Küreselleşmenin başta gelen unsurlarından biri kurumsal dil kullanımıdır. Sürdürülebilirlik için bu dilin korunması gerektiği ifade edilmektedir. Bu standart küreselliğe adım atan bazı ülkelerin belirli konularda aynı dili konuşmalarını sağlar.
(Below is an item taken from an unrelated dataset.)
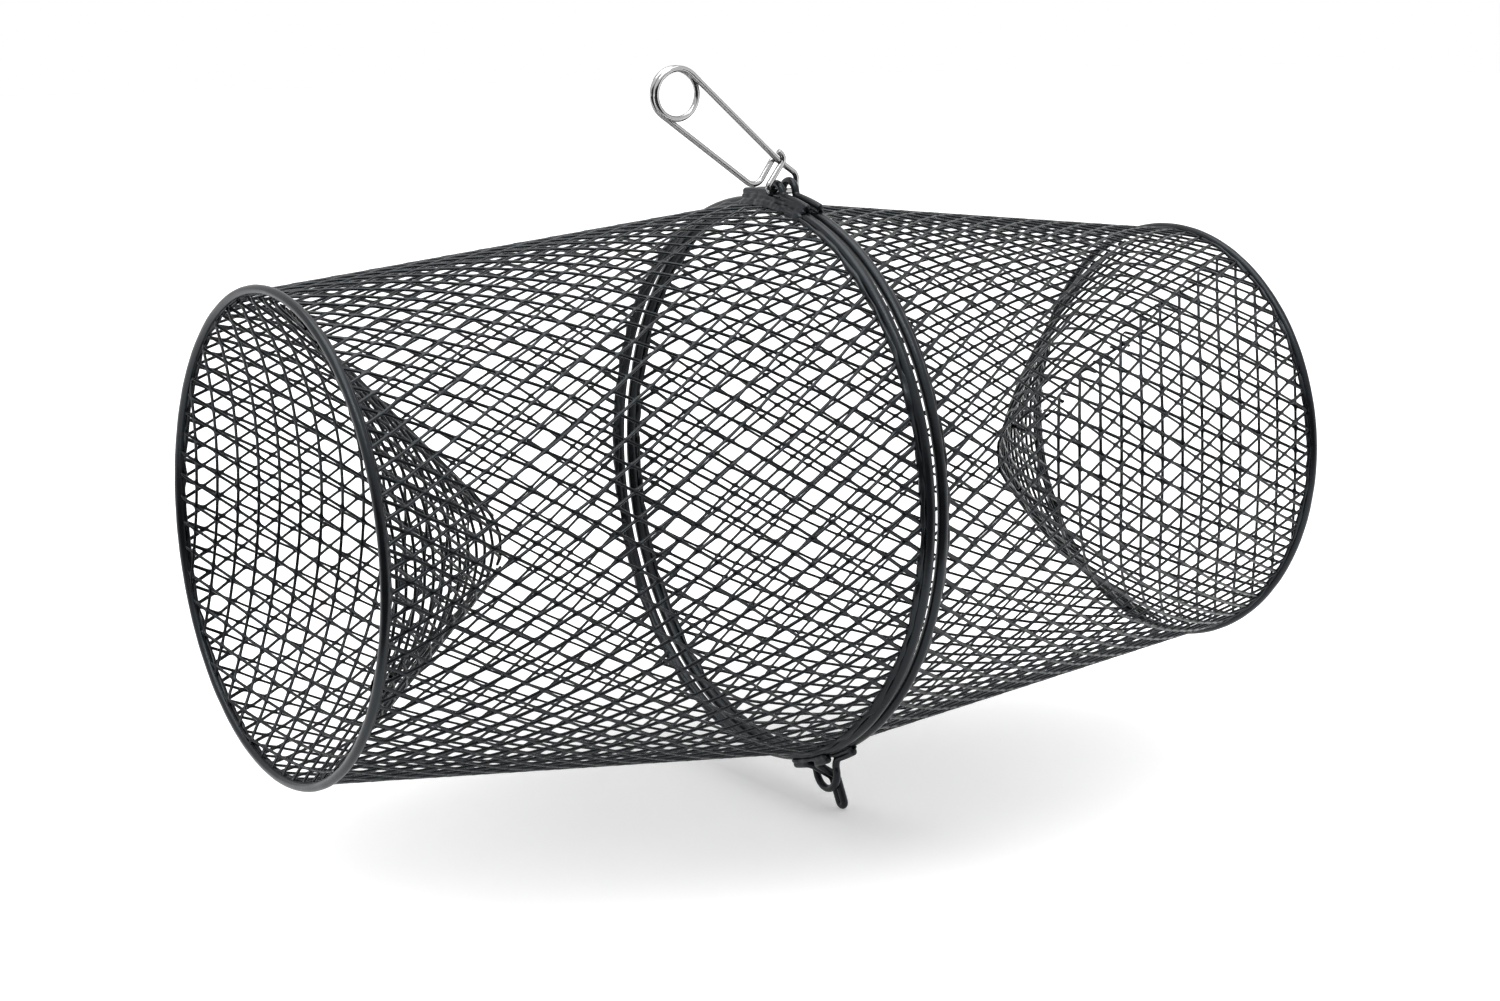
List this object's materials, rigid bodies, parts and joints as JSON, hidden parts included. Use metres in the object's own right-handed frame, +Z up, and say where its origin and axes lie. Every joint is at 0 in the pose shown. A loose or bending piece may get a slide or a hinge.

Teknoloji sayesinde iletişim ve haberleşme ağının gelişimiyle insanlar ve toplumlar birbirinden haberdardır. Çok gelişmiş ülkelerin küreselliği daha erken tanımasından ve dünyaya hızlı açılmasından dolayı refah seviyesi artmıştır. Zincir olarak ise popüler trendler oldukça gelişmiş, moda ve sanat vazgeçilmez bir hal almıştır. Her ne kadar modanın geçici olduğu düşünülse de aslında moda, hiç geçmeyen ve görsel güzelliği magazinleştiren bir alt yapıdır ve sürekliliği hep olmuştur. Magazinleşen bu trendler, geçmişteki ve günümüzün iletişim araçlarıyla dünyaya paylaşılmıştır ve paylaşılmaya devam etmektedir. Sözlük anlamı “ayrıştırma” olan kutuplaştırma terimi, iletişim ve haberleşmenin trendleştiği bu dönemde ortaya atılmıştır. İnsanlar bu kutuplaşmaya dahil olmak istememiş ve modaya ayak uydurmaya çalışmışlardır.
Geleceğin “True Face” Halleri

Dünya üzerinde “true face haller” olarak tanımlanabilecek; doğru ve gerçek olabilmek, gelişmek, üretmek ve sürdürmek için küreselleşmenin getirdiği dönüşümlerin bir parçası olmamız kaçınılmazdır. Her yenilik farklılığı doğurur, farklılık ise özel hissettirir. Dünyada fazlasıyla özel hissettiren birçok durumla karşılaşırız. Kendilerini dünyaya kanıtlayan toplumların bakış açıları ve teknolojide çok gelişmiş olmalarının bize bunları düşündürmesi mümkündür. Eski dünya düzeninde devam eden toplumların ise olanakları kısıtlıdır. Dolayısıyla yeni dünyaya karşı korkuları da fazladır.
Değişimin Önündeki Engeller ve Çözüm Önerileri

Değişimi engelleyen kriterlerin önemli nedenlerinden biri korkulardır. Değişmekte zorlanan ve global düzene uyum sağlamaya geç kalan toplumlar; yoksulluk, mutsuzluk, şiddet eğilimi ve başarısızlık gibi alışılagelmiş birçok komplekse sürüklenerek çıkmaza girebilmekte ve “gelişmekte olan ülkeler” statüsünden çıkamamaktadır.
Küreselleşmenin dünyayı yozlaştırdığını düşünerek yenilikleri ve teknolojiyi hiçe saymak doğru olmaz. Küreselleşme karşıtı olmak; beşeri yollarla milli değerleri korumaya çalışmanın yanında farklı düşünceleri reddetmeye neden olacağı için globalleşme sürecine de zarar verebilir. Burada çekimser ya da karşıt görüş olmak yerine, değerleri kaybetmeden ülkesini geliştiren nesiller yetiştirebilmek, dünyanın daha proaktif düşünceye sahip olmasına katkı sağlayacaktır.
Kaynakça
Bayram, Yavuz. Küreselleşme Sürecinde Sivil Toplum ve Kamuoyu. Karadeniz Teknik Üniversitesi, Uluslararası İlişkiler
Çelik, Mehmed Mazlum. “Modern Dünyaya bir ahlak öğretisi: Amişler”. Independent Türkçe. Web. 15 Ekim 2022.
İlter, Esat. “Küreselleşme Sürecinde Ortaya Çıkan Toplumsal Sorunlar ve Sosyal Politikalardaki Değişimlerin İncelenmesi”. Dergipark. vol.24. no.4. 2019. Web.
Ulagay, Osman. Küreselleşme Korkusu.Timaş Yayınları, 24.04.2001.